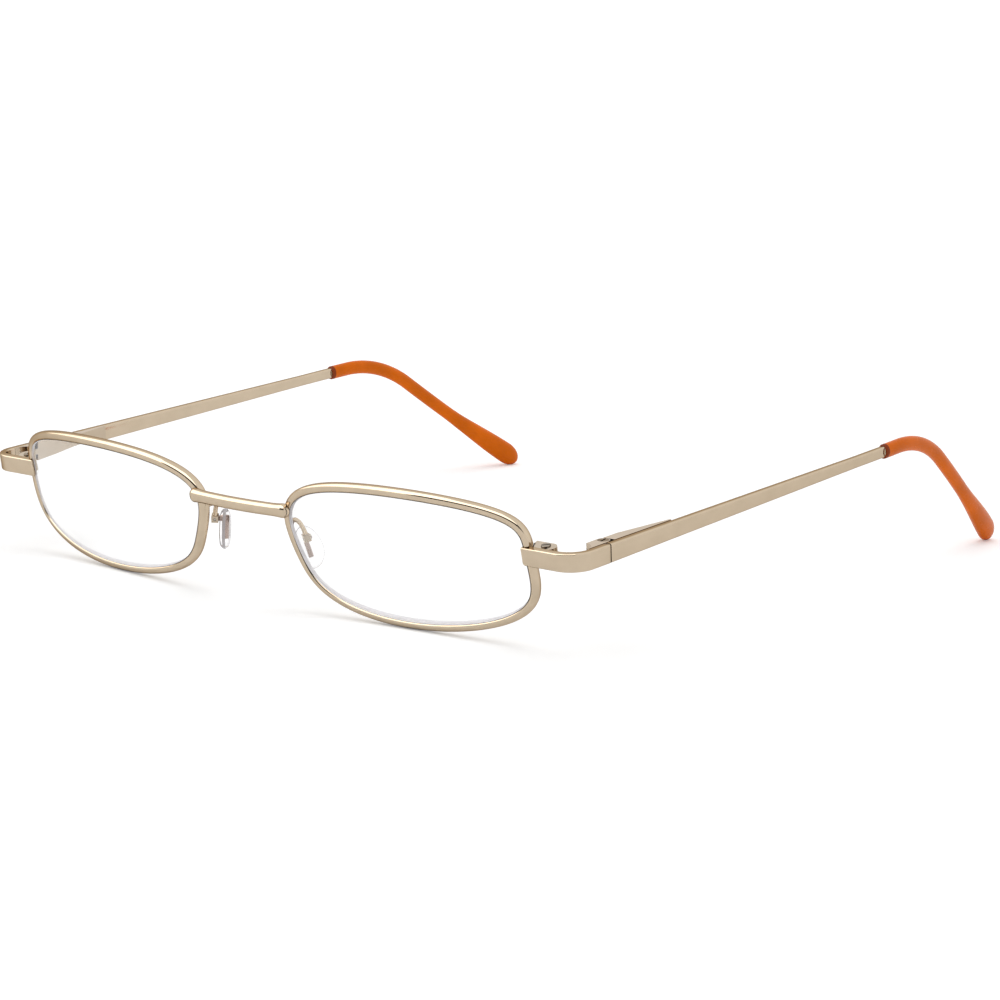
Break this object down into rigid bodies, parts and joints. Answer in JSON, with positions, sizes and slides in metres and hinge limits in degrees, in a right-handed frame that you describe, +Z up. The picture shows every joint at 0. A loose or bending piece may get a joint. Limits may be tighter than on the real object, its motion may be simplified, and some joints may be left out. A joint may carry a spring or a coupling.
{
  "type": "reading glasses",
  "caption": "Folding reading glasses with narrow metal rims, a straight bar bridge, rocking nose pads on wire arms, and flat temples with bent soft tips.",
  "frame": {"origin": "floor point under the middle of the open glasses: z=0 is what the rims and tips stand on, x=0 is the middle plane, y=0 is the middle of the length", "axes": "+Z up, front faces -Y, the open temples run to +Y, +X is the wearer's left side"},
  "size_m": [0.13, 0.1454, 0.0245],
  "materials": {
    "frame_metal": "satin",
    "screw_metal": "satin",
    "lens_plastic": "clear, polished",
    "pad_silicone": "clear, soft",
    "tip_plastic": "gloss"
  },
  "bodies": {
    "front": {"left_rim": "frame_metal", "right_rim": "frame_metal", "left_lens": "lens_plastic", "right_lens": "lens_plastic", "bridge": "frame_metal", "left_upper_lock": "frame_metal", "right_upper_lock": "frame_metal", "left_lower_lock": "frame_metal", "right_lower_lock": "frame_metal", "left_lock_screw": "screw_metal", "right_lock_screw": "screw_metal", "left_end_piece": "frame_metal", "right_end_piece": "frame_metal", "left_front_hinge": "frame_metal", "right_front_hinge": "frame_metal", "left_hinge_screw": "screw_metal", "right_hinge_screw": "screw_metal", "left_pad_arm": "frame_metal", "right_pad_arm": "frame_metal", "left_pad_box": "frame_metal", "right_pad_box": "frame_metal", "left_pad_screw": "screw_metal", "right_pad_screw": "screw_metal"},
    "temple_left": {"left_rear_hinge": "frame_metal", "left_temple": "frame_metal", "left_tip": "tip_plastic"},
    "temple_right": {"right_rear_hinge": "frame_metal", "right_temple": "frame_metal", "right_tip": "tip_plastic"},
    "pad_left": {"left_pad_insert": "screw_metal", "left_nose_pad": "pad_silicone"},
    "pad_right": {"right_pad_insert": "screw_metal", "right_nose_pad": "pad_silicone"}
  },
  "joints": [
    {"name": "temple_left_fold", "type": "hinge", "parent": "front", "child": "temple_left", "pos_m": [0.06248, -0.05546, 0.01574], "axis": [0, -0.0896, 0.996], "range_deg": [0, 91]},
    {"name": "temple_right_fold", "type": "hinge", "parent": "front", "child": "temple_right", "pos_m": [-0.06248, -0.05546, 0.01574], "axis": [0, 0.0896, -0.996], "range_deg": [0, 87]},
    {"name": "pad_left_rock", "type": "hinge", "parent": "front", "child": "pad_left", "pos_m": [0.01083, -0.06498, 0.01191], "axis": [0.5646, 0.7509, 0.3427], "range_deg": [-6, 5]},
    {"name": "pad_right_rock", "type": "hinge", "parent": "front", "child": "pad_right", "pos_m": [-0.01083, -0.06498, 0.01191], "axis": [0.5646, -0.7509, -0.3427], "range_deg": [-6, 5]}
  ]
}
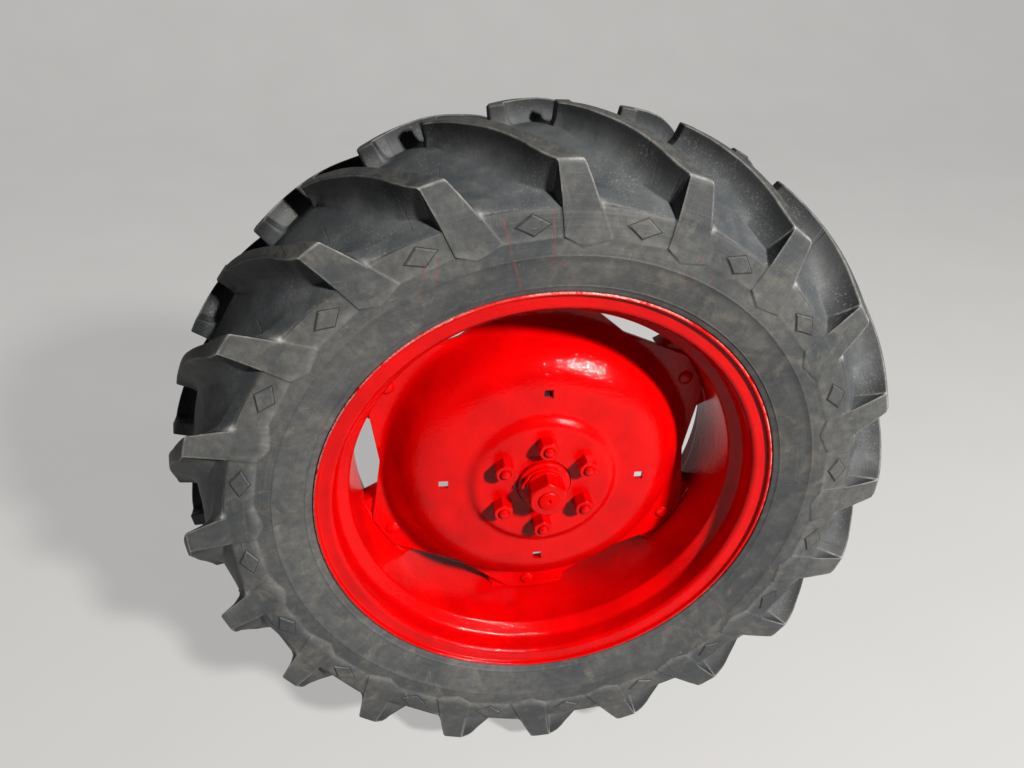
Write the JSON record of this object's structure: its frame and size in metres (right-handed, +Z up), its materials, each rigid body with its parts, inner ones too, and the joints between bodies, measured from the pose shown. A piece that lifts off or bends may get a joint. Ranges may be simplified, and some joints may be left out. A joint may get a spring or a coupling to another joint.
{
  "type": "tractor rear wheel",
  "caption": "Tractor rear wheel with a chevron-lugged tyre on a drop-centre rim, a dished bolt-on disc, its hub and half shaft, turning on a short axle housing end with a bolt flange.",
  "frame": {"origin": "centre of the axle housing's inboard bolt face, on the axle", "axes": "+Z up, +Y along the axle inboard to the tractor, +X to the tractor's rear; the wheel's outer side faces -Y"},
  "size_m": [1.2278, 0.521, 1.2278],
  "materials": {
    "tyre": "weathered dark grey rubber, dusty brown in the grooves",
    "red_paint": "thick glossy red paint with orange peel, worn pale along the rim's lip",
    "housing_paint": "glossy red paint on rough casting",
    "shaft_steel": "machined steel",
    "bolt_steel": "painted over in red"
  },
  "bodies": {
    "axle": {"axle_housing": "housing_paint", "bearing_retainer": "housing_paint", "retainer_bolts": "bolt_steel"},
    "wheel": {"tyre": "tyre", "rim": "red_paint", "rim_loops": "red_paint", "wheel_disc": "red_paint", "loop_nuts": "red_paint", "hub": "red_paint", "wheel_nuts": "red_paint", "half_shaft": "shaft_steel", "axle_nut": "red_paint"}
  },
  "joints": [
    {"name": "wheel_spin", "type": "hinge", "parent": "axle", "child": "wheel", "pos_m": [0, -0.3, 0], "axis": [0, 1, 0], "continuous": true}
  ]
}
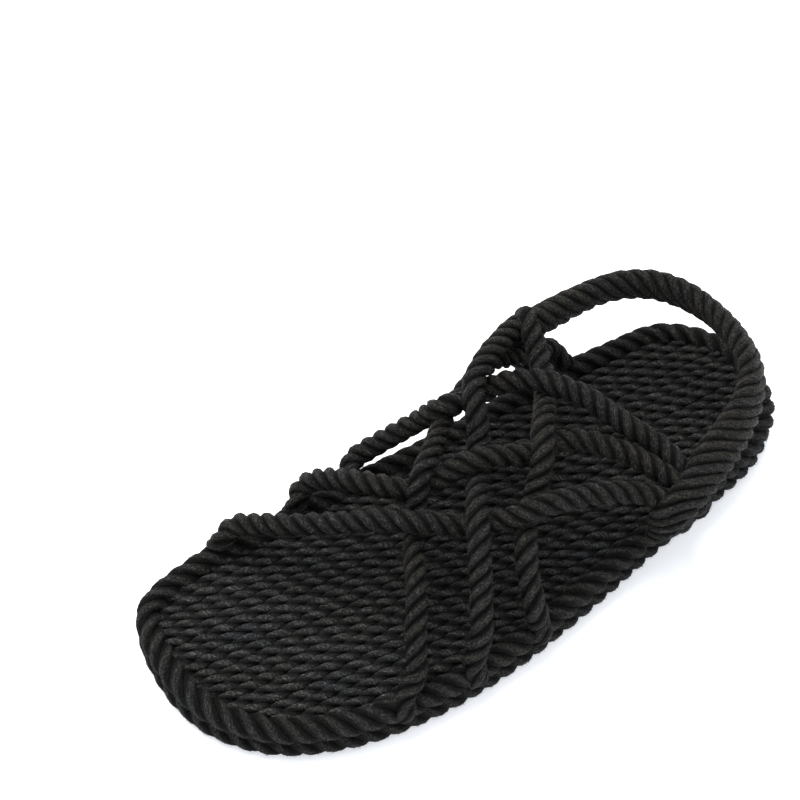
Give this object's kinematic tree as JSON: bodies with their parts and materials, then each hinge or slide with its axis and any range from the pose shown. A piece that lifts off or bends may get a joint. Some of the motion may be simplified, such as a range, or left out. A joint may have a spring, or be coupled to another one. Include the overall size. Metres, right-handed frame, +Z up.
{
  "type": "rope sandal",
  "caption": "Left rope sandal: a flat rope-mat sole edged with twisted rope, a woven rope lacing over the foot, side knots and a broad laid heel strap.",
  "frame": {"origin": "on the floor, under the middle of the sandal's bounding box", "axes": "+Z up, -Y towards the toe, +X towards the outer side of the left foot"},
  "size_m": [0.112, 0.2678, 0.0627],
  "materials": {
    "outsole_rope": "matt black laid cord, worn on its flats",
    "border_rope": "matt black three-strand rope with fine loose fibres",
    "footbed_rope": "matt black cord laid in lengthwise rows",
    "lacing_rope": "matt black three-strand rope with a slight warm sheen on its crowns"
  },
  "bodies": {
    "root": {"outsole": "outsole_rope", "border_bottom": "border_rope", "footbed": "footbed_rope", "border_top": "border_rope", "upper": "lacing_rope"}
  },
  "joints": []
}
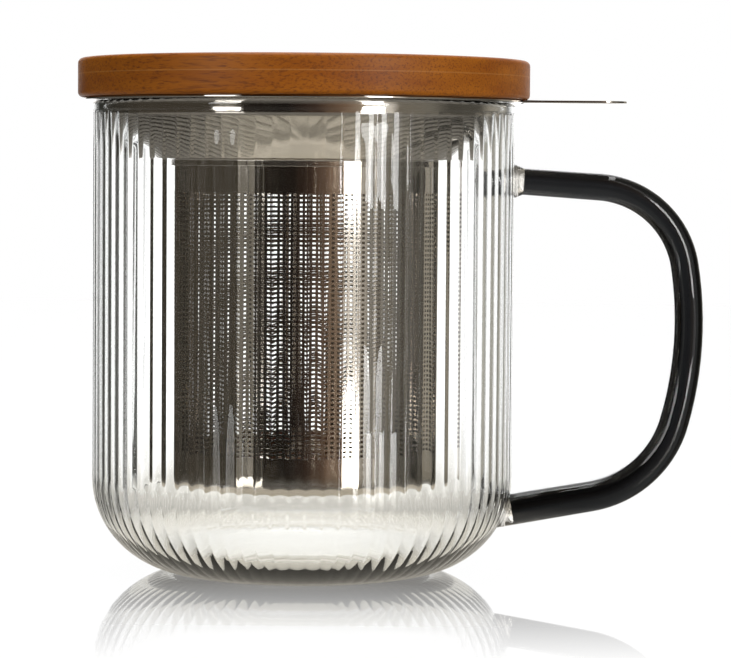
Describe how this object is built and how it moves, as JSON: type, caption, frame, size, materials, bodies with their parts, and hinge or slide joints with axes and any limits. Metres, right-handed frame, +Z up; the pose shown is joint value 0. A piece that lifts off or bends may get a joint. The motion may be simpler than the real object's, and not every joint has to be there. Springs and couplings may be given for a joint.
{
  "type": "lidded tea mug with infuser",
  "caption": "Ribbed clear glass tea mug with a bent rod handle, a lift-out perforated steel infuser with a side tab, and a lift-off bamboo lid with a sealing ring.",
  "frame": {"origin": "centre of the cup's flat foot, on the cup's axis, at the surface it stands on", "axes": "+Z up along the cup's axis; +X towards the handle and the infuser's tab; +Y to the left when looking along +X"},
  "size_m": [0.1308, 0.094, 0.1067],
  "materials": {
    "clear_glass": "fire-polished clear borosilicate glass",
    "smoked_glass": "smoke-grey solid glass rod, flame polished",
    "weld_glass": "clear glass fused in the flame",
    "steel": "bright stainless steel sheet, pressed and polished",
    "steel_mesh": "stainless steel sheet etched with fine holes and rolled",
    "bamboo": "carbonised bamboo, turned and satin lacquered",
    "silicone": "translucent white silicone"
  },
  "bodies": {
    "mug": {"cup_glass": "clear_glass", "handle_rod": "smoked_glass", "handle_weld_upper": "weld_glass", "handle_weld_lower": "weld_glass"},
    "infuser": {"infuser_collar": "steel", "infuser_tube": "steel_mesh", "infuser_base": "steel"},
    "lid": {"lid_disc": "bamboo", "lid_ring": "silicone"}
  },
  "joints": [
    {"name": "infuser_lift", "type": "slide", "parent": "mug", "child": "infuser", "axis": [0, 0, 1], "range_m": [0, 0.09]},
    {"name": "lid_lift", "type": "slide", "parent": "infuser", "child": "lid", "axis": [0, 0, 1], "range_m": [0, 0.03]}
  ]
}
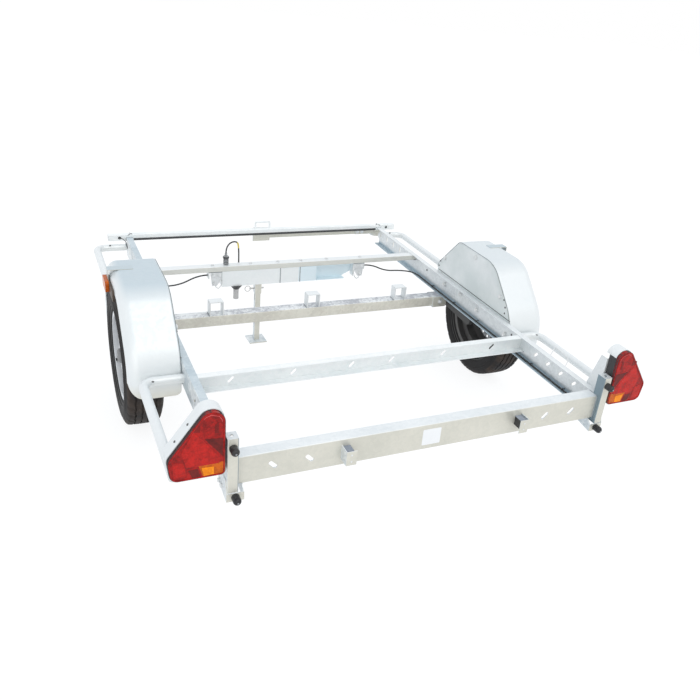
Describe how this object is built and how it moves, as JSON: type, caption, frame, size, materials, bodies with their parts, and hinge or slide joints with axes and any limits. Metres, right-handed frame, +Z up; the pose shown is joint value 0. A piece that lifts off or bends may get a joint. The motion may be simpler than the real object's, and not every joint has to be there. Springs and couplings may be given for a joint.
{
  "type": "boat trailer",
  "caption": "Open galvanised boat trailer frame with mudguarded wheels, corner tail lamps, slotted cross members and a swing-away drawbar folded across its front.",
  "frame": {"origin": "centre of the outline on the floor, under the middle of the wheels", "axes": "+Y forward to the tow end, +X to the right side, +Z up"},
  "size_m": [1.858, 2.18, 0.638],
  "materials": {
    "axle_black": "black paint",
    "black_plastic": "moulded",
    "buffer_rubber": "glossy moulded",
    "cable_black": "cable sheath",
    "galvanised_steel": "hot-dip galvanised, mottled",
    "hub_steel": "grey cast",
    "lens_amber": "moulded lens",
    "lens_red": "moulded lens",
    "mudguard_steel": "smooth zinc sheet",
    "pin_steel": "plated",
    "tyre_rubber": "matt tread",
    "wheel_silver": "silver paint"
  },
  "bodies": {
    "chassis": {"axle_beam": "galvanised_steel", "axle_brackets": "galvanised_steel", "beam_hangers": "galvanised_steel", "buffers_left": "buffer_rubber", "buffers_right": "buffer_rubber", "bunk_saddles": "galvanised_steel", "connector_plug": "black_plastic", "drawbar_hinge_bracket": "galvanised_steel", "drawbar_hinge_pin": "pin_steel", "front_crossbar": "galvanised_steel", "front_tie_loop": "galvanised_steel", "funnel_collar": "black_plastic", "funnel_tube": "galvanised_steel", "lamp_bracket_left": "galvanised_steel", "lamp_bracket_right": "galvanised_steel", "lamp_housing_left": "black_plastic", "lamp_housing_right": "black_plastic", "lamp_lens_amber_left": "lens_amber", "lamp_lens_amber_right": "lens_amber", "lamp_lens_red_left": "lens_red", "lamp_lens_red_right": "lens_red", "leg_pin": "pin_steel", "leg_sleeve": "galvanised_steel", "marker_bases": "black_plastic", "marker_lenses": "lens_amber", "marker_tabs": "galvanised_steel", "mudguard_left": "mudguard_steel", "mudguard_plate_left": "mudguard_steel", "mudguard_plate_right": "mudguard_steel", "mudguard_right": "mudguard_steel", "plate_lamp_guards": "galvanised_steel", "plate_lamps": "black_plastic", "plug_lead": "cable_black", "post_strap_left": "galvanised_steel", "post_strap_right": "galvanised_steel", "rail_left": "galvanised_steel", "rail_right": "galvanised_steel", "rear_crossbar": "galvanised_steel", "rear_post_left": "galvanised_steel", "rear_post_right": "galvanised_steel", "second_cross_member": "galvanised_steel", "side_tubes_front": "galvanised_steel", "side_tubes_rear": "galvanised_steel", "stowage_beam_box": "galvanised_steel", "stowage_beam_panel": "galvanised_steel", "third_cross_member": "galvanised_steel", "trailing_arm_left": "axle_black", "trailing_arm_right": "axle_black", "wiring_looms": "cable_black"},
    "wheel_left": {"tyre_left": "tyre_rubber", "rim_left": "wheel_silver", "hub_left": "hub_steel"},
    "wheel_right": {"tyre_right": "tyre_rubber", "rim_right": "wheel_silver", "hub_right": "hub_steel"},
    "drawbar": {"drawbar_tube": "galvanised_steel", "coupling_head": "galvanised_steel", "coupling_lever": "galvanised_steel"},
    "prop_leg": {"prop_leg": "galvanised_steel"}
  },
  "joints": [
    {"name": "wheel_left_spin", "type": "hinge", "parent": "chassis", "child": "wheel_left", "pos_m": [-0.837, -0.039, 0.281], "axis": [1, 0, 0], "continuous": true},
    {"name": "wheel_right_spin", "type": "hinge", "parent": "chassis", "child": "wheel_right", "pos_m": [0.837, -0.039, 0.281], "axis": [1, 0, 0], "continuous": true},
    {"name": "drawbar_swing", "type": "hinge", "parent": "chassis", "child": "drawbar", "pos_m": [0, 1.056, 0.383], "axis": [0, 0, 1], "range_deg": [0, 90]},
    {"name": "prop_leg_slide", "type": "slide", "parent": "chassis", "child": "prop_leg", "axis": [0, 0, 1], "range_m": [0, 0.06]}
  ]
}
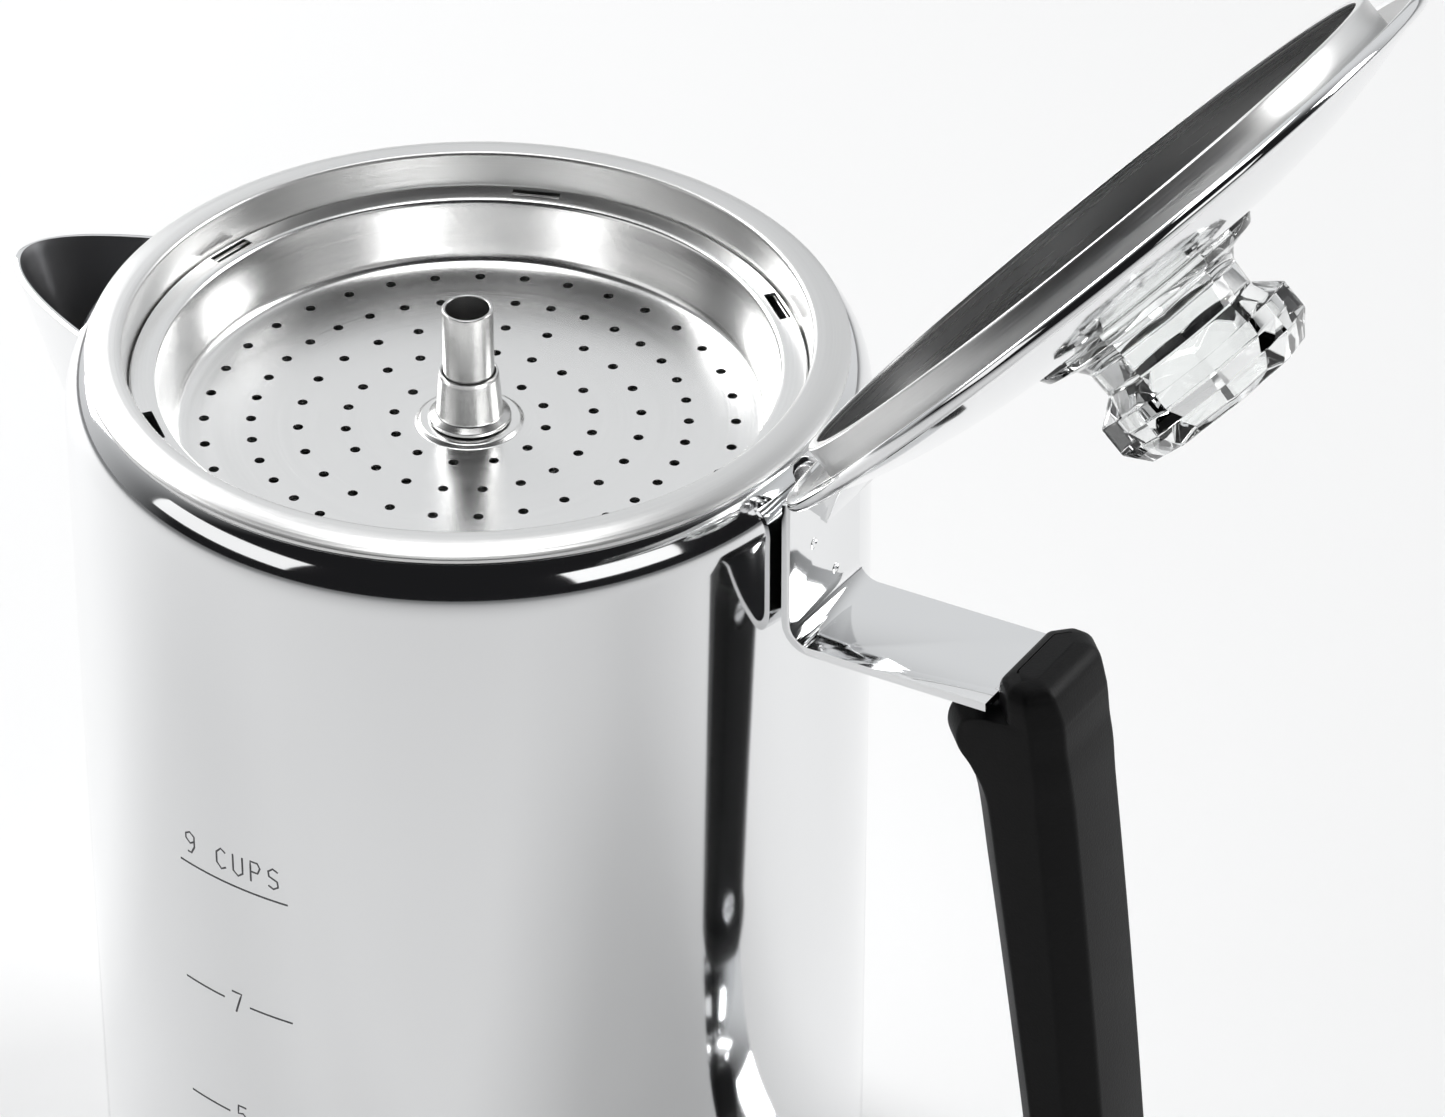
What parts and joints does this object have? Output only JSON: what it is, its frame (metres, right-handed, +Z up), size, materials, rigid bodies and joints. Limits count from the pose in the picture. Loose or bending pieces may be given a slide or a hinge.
■ ■ ■ ■
* _Work to complete_:
Write out every line of the listing that holds the word "bending".

* _Task solution_:
Break this object down into rigid bodies, parts and joints. Answer in JSON, with positions, sizes and slides in metres and hinge limits in degrees, in a right-handed frame that you describe, +Z up. The picture shows every joint at 0. A loose or bending piece may get a joint. Limits may be tighter than on the real object, its motion may be simplified, and some joints may be left out. A joint may carry a spring or a coupling.
What parts and joints does this object have? Output only JSON: what it is, its frame (metres, right-handed, +Z up), size, materials, rigid bodies and joints. Limits count from the pose in the picture. Loose or bending pieces may be given a slide or a hinge.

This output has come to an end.